Arnold Munnich. Credit: O. Roller/Fedephoto

Arnold Munnich has been scientific adviser for medical research and health to French president Nicolas Sarkozy since 2007. A paediatric geneticist at University Paris Descartes, he heads the Jean Frézal Centre of Medical Genetics at the Necker Hospital for Sick Children in Paris, an institute run jointly with INSERM, the national biomedical research agency.

How did you come to be chosen as a presidential adviser?

It was serendipitous. Back in 2000, I wrote a provocative article in the newspaper Le Monde, criticizing the hype around the sequencing of the human genome. As a clinical geneticist on the front line of treating children with genetic diseases, I knew that the genome is ultimately just a long list of nucleotides, and that we still have a long way to go to understand it — that this was not going to change the life of the patient immediately.

Sarkozy, who was at that time mayor of Neuilly-sur-Seine in the western suburbs of Paris, happened to read the article and invited me to a breakfast meeting. He was extremely concerned about the ethical issues and health effects of genetics research, and also its possible negative consequences. I invited him to spend a day with us at the lab and hospital, which he did. Subsequently, we kept in touch and, during his presidential campaign in 2007, he occasionally asked me for advice. After the election he called me and said, "Arnold, do you want to be my adviser for medical research?" I told him, "Are you kidding? You know my life, and how busy I am already. I have no political ambitions, and am very happy in my job here." But he insisted that I could do more. So ever since, although I've kept the same hours at the hospital, I now work at the Élysée Palace from seven to nine in the morning and from six to nine in the evening.

What is your main role as adviser?

I mostly focus on reforms of the funding and organization of French biomedical research. France historically had weak universities, and to remedy this the government created large national research agencies before and after the Second World War. These controlled every aspect of research — they designed the programmes, funded them, carried them out and evaluated them.
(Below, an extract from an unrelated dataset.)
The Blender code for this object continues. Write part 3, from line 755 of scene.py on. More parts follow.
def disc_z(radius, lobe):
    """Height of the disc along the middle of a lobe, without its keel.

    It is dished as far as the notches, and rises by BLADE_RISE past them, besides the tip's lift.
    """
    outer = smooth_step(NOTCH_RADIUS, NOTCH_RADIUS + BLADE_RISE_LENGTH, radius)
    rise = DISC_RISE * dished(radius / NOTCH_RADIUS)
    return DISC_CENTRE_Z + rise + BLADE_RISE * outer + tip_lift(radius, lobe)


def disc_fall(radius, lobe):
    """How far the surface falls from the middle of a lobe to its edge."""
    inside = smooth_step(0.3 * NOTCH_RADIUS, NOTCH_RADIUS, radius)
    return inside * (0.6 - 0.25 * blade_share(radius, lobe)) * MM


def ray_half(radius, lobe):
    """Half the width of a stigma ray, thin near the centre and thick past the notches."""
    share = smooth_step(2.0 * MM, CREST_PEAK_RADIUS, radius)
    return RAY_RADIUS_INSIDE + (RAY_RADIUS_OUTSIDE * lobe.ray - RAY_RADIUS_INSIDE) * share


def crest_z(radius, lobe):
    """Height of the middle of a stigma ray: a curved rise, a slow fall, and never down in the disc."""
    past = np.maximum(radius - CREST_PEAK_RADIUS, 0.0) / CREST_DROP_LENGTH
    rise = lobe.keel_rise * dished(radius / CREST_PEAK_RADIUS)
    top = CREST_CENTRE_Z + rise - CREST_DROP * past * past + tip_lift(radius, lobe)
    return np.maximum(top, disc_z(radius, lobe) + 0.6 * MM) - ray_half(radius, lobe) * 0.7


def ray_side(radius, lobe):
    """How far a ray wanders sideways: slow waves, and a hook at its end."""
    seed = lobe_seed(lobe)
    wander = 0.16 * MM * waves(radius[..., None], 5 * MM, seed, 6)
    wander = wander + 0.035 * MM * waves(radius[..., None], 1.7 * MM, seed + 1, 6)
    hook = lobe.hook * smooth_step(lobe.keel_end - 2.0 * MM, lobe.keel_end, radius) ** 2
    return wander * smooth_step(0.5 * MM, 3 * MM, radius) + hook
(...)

But this centralized monolithic structure, inherited from the past, has its limitations. Sarkozy has decided that the French scientific system will instead pursue the model that has been so successful in other highly developed nations, with powerful research universities at its centre. One of his first actions after being elected in 2007 was to pass a law giving the universities autonomy from centralized state control. They can now manage their own land and buildings, entirely handle their own budgets and have some flexibility to set researchers' salaries as they see fit, instead of being tied to rigid national salary scales — this gives them more openness and freedom to retain, or to attract, the best researchers.

Are the universities ready for this change?

The crucial task is to identify and support the most competitive research universities. Not all teaching universities can also be first-class research universities, so we are encouraging consolidation and mergers.

In 2008, we launched 'Operation Campus', a €5-billion (US$6.2-billion) project to restructure and refurbish a select few universities. And as part of the €35-billion package of the grand emprunt, or 'big loan', announced by the president last December to boost the country's long-term competitiveness (see Nature 462, 838; 2009), €11 billion will go to the universities. There will be competition for the money, with five to ten of the best campuses receiving billion-euro endowments.

Where does this leave the research agencies?

They now pilot national strategy and fund research, much like research councils. But universities have become the main operators, in charge of organizing their own research strategies. That has been accompanied by a marked shift away from the dominance of recurrent research funding, where the agencies funded labs on a rolling basis, to one where individual labs compete nationally for funding on the basis of grant proposals for projects — with the major player here being the National Research Agency, based in Paris, which was created in 2007 and has a budget of €850 million this year. Independent evaluation has also been added outside of the agencies, with the creation in 2007 of the Agency for Evaluation of Research and Higher Education in Paris.

An evaluation of INSERM in 2008 recommended a fusion of life-science research across the agencies. How far has this come?

The panel said that INSERM should be the lead agency for biomedical research, and fold in or absorb much of the life-science research done elsewhere, including that at specialized agencies for AIDS, cancer and other research. In 2009, we created the National Alliance for Life and Health Sciences, an association of eight bodies including INSERM, the National Centre for Scientific Research, the Pasteur Institute and universities that will coordinate research on specific themes across all these agencies. Eventually we would like to see even further consolidation.

What about clinical research, where France is far weaker than the United Kingdom, for example?

The grand emprunt will help here. France has 32 university teaching hospitals, but they are more focused on teaching and care and less on research than their UK or US counterparts. We aim to upgrade five university teaching hospitals to centres of excellence with a focus on research. A long-standing bad habit in France has been to seek to spread funding evenly, but this only reduces effectiveness. So we want to fund just a few centres of excellence, those that are most open to reforming their practices to improve research. Overall, reforms of research are moving fast — faster perhaps than mentalities.